You can enable VMware Tools to improve the performance and management of your virtual appliances. Alternatively, you can install tools (such as esxtop
or VMware/third-party add-ons) on the host or in the virtualization management layer (not the guest layer) on the ESXi host to examine virtual performance. To enable VMware Tools, see the FireSIGHT System User Guide.
FireSIGHT System Components
The sections that follow describe some of the key capabilities of virtual Defense Centers and virtual devices that contribute to your organization’s security, acceptable use policy, and traffic management strategy. For information on the additional features supported with Series 2 and Series 3 appliances, see the FireSIGHT System Installation Guide and the FireSIGHT System User Guide.
Tip Many virtual appliance capabilities are license and user role dependent. Where needed, FireSIGHT System documentation outlines the requirements for each feature and task.
The topics that follow describe some of the key capabilities of the FireSIGHT System that contribute to your organization’s security, acceptable use policy, and traffic management strategy:
- FireSIGHT
- Access Control
- Intrusion Detection and Prevention
- File Tracking, Control, and Malware Protection
- Application Programming Interfaces
FireSIGHT
FireSIGHT ™ is Cisco’s discovery and awareness technology that collects information about hosts, operating systems, applications, users, files, networks, geolocation information, and vulnerabilities, in order to provide you with a complete view of your network.

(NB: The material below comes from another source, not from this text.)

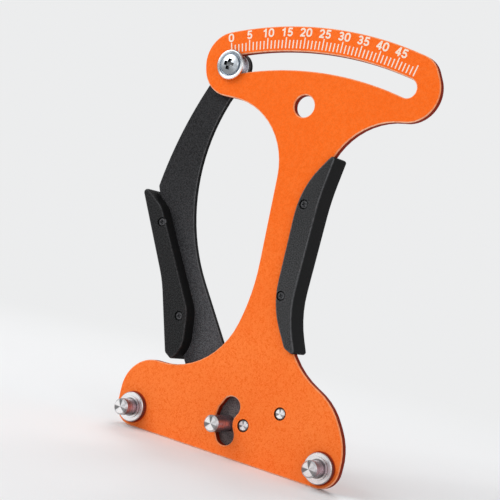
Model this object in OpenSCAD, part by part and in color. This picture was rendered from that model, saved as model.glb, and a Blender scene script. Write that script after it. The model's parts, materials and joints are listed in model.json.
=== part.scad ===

You can use the Defense Center’s web interface to view and analyze data collected by FireSIGHT. You can also use this data to help you perform access control and modify intrusion rule states. In addition, you can generate and track indications of compromise on hosts on your network based on correlated event data for the hosts.
Access Control
Access control is a policy-based feature that allows you to specify, inspect, and log the traffic that can traverse your network. An access control policy determines how the system handles traffic on your network. You can use a policy that does not include access control rules to handle traffic in one of the following ways, using what is called the default action :
- block all traffic from entering your network
- trust all traffic to enter your network without further inspection
- allow all traffic to enter your network, and inspect the traffic with a network discovery policy only
- allow all traffic to enter your network, and inspect the traffic with intrusion and network discovery policies
You can include access control rules in an access control policy to further define how traffic is handled by targeted devices, from simple IP address matching to complex scenarios involving different users, applications, ports, and URLs. For each rule, you specify a rule action, that is, whether to trust, monitor, block, or inspect matching traffic with an intrusion or file policy.
For each access control policy, you can create a custom HTML page that users see when the system blocks their HTTP requests. Optionally, you can display a page that warns users, but also allows them to click a button to continue to the originally requested site.
As part of access control, the Security Intelligence feature allows you to blacklist—deny traffic to and from—specific IP addresses before the traffic is subjected to analysis by access control rules. If your system supports geolocation, you can also filter traffic based on its detected source and destination countries and continents.
Access control includes intrusion detection and prevention, file control, and advanced malware protection. For more information, see the next sections.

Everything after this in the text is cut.